_Required work_. Copy all of the material below exactly.

+===+

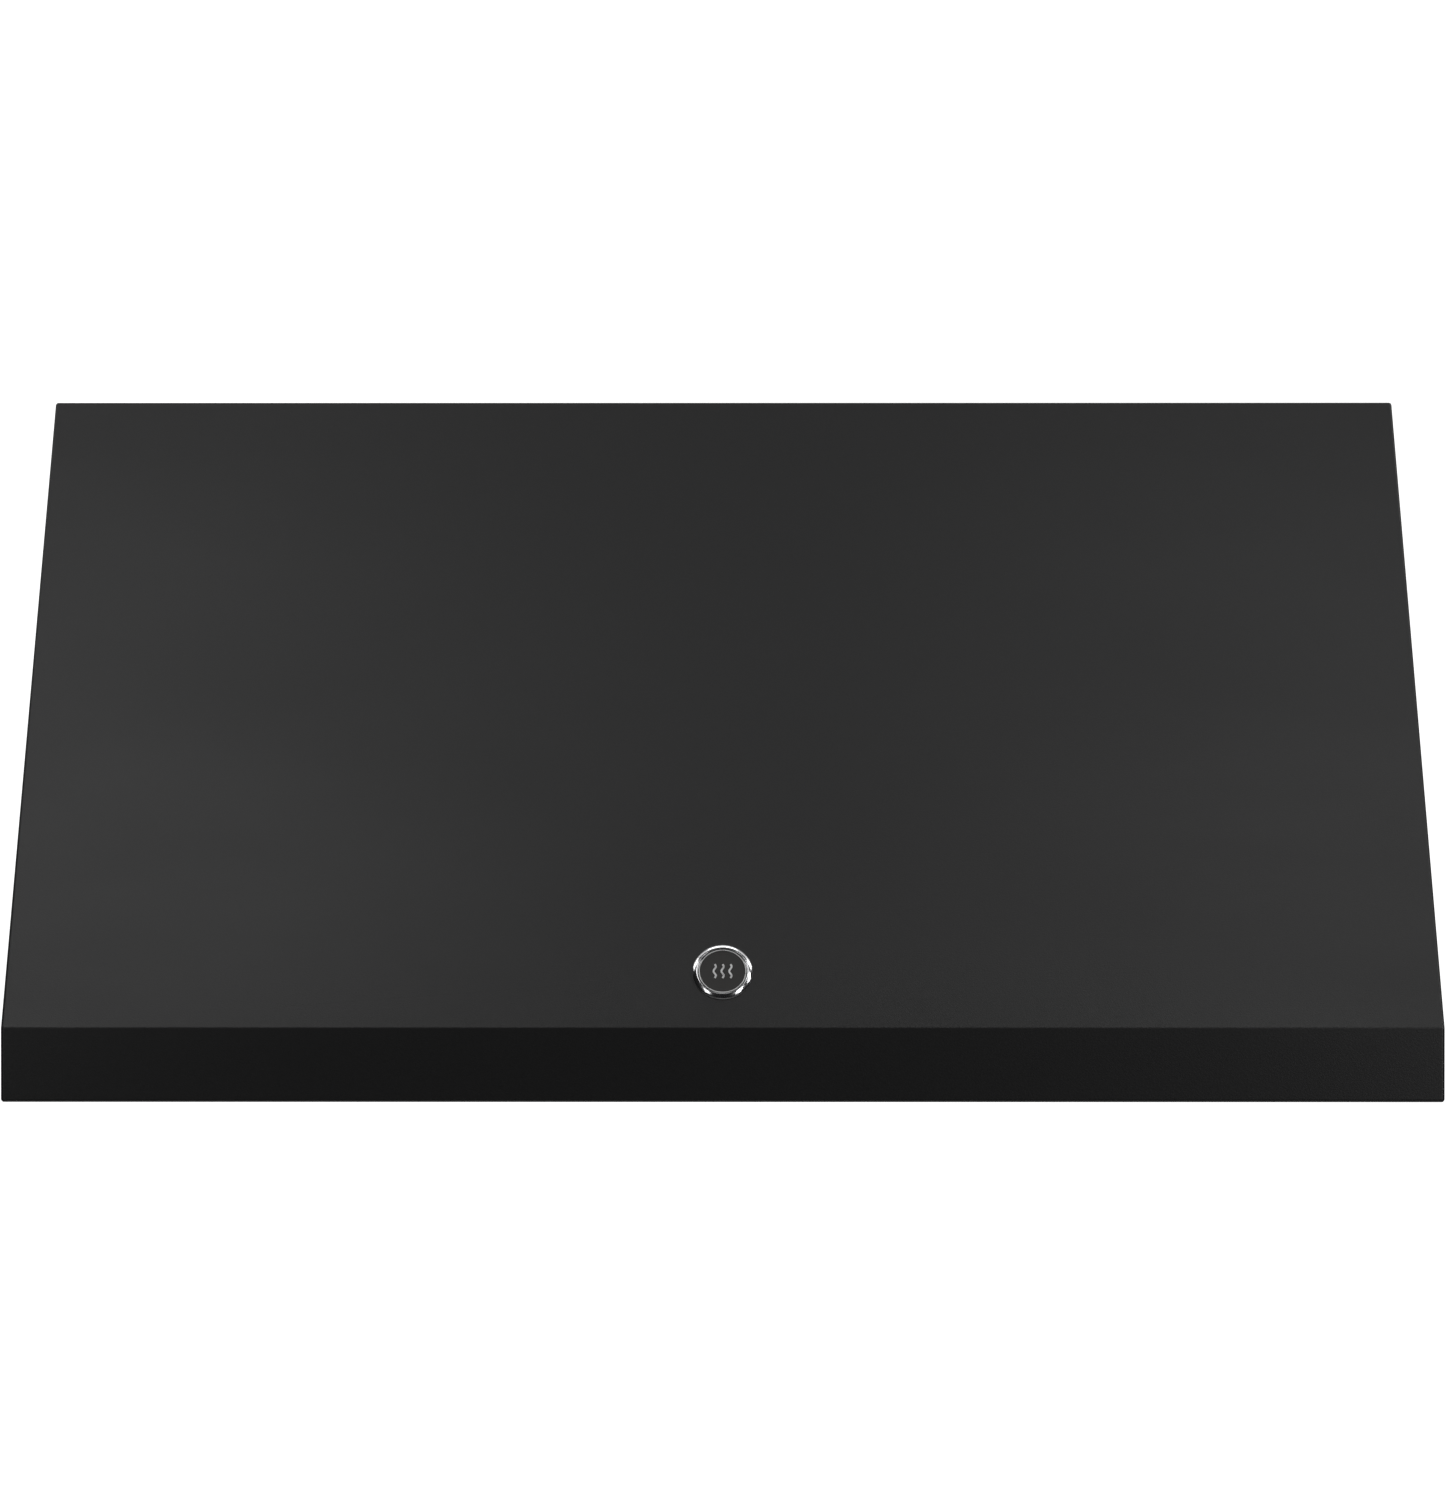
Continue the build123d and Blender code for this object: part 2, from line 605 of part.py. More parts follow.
def fan_wheel():
    """Double-inlet wheel without its end rings: centre disc with a hub, and staggered blades on both sides."""
    pitch = 360 / BLADES
    blade_end = FAN_HALF - RING_THICK
    blade_length = blade_end - DISC_HALF
    disc = rod_x(FAN_R, (-DISC_HALF, DISC_HALF), FAN_Y, FAN_Z) + rod_x(14, (-14, 14), FAN_Y, FAN_Z)
    made = [disc - rod_x(SHAFT_R, (-FAR, FAR), FAN_Y, FAN_Z)]
    for i in range(BLADES):
        made.append(Pos(-blade_end, 0, 0) * extrude(fan_blade(i * pitch), amount=blade_length))
        made.append(Pos(DISC_HALF, 0, 0) * extrude(fan_blade((i + 0.5) * pitch), amount=blade_length))
    return Compound(children=made)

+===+

_Task output_.
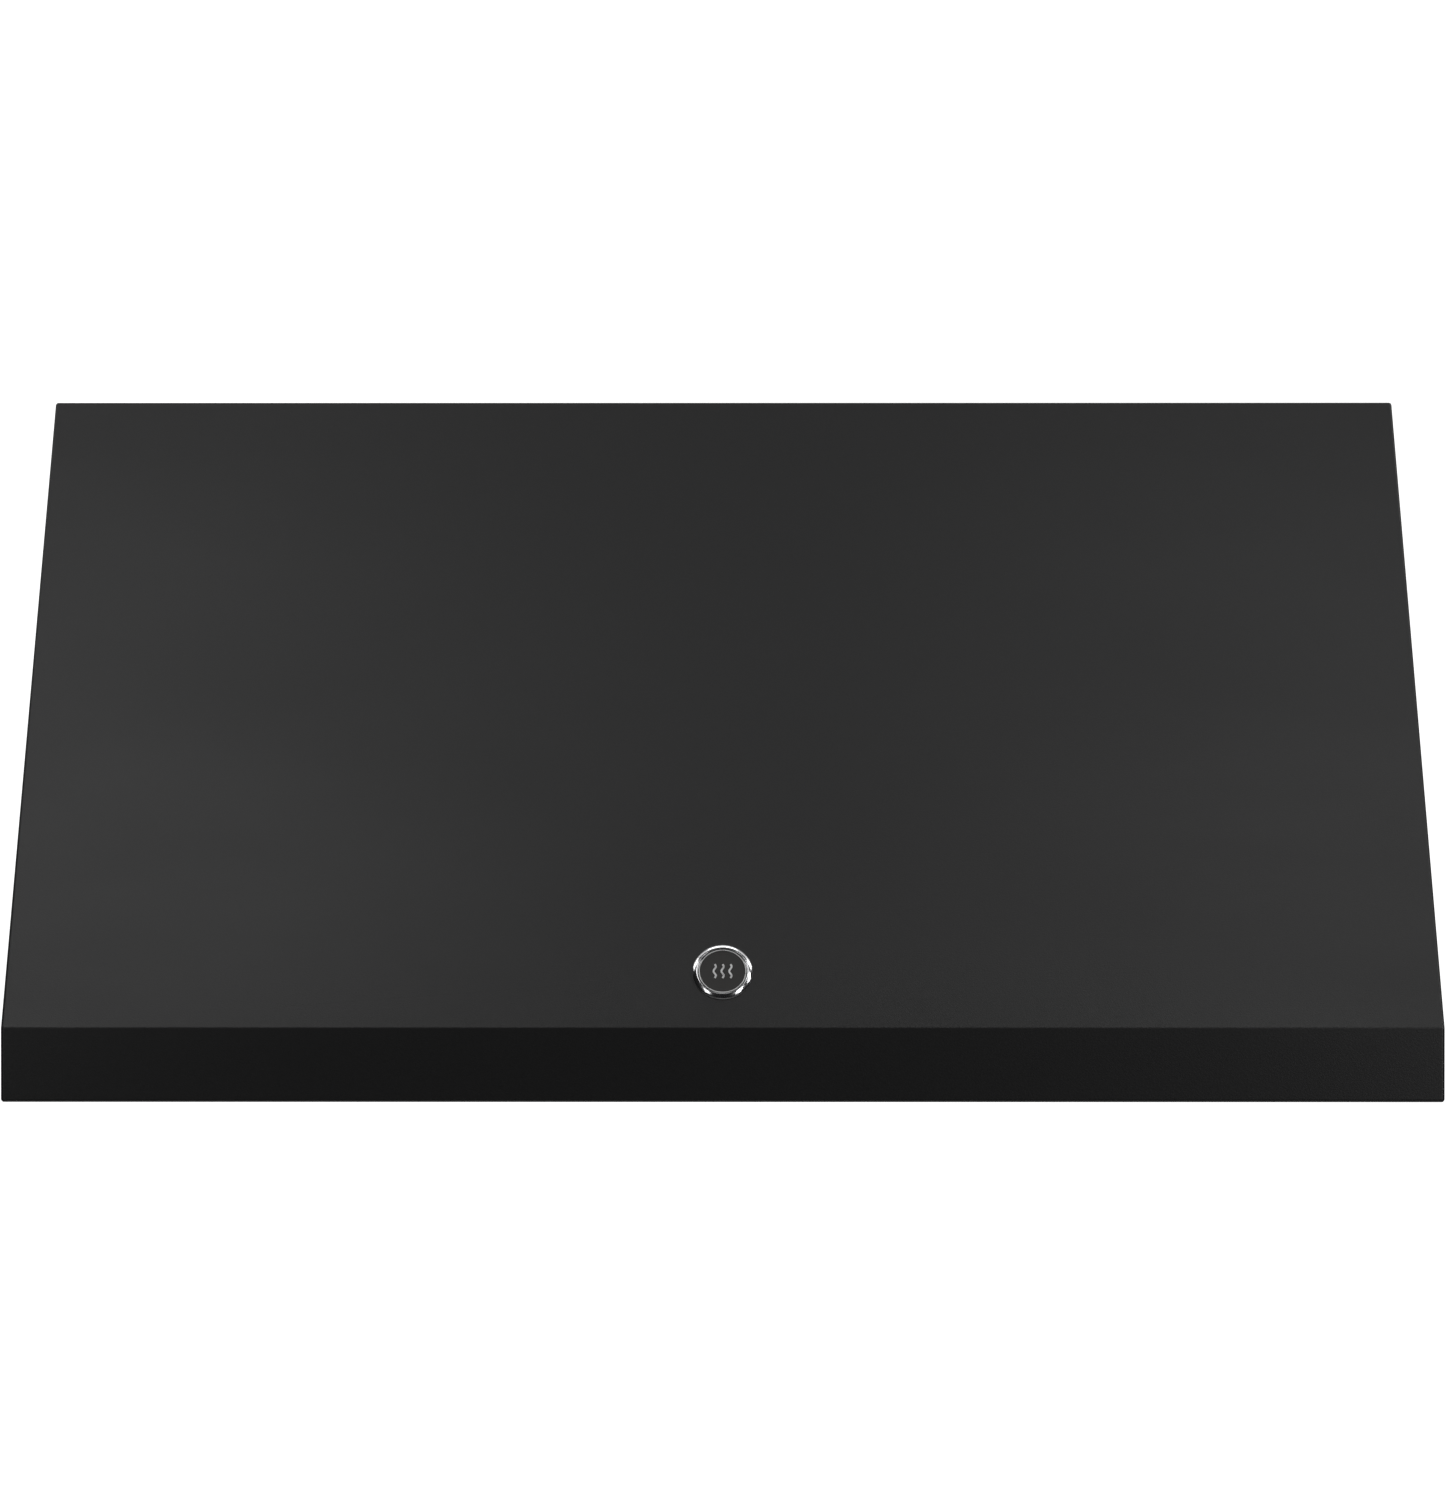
Continue the build123d and Blender code for this object: part 2, from line 605 of part.py. More parts follow.
def fan_wheel():
    """Double-inlet wheel without its end rings: centre disc with a hub, and staggered blades on both sides."""
    pitch = 360 / BLADES
    blade_end = FAN_HALF - RING_THICK
    blade_length = blade_end - DISC_HALF
    disc = rod_x(FAN_R, (-DISC_HALF, DISC_HALF), FAN_Y, FAN_Z) + rod_x(14, (-14, 14), FAN_Y, FAN_Z)
    made = [disc - rod_x(SHAFT_R, (-FAR, FAR), FAN_Y, FAN_Z)]
    for i in range(BLADES):
        made.append(Pos(-blade_end, 0, 0) * extrude(fan_blade(i * pitch), amount=blade_length))
        made.append(Pos(DISC_HALF, 0, 0) * extrude(fan_blade((i + 0.5) * pitch), amount=blade_length))
    return Compound(children=made)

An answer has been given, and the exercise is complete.